病院での事情聴取では優しい口調に朗らかな顔つきだったのに対し、今は四天王の一人だと説明されても信じてしまいそうな形相だ。
「一時間だけでいい、時間をくれ。 まだ内容を読んでないんだよ」
「……十分、俺の視界に入る場所なら許してやる」
「四十五分」
「十五分」
「四十分」
「二十分だ」
「三十分」
交渉は決した。
弥陀羅がバッグから遺留品を取り出す。
奥野の予想通り、教科書ほどの大きさがある本だった。
外装は黒一色、表紙に書かれていたのは……
「異界、見聞録……」
いかいけんぶんろく。
ファンタジーだろうか、それとも誰かの自伝か何かか。
一見では内容が掴みづらい、不思議な本だった。
「美波律子、常に持ち歩くくらい本が好きだったのか。 身辺調査ではそんな情報無かったんだがな……」
「彼女、授業間の小休憩中に本を読んだりはしてなかった。 趣味じゃなく、なにが事情があって持ち歩いたんだろ」
三人とも、卓上に乗り上げて興味津々である。
この人たち、互いにそりは合わずともやはり同じ穴の狢なのだと、彼らを見比べながら私はこっそり頷いた。
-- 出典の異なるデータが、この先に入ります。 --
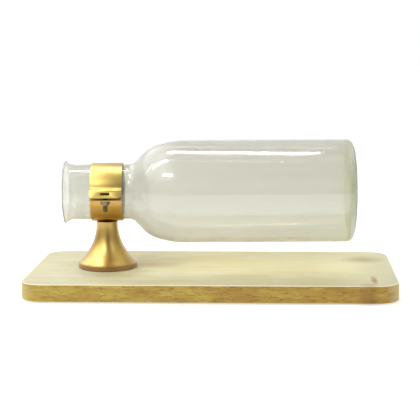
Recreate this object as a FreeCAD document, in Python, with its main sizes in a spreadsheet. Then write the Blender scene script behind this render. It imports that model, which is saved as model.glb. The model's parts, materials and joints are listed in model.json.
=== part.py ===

「一頁目は白紙。 最後に作者・印刷元の記載や蔵書印も無し。 個人出版の本なのか?」
次に半ばのページを開こうとした弥陀羅の動作が、やけにゆっくり思えた。
嫌な予感。
分かっても目が逸らせなくて、どう動けばいいか分からなくなるうちにそのページが開かれる。
写真だ。
ひとつのページにふたつづつ、写真が貼られていた。
犬が写っていたり、人の手のようなものが写っていたり様々。
ただ両開きの四ページに共通しているものがあった。
全て赤いのだ。
隅々まで真っ赤に、真紅に染って、赤黒く。
やがて激しい音を立てて本が閉じられた。
弥陀羅がやったのだ。
だが遅かった。
沈黙の中、私の脳裏にはハッキリと、血液の一滴一滴まで再現して想像出来るほどに写真が焼き付いていた。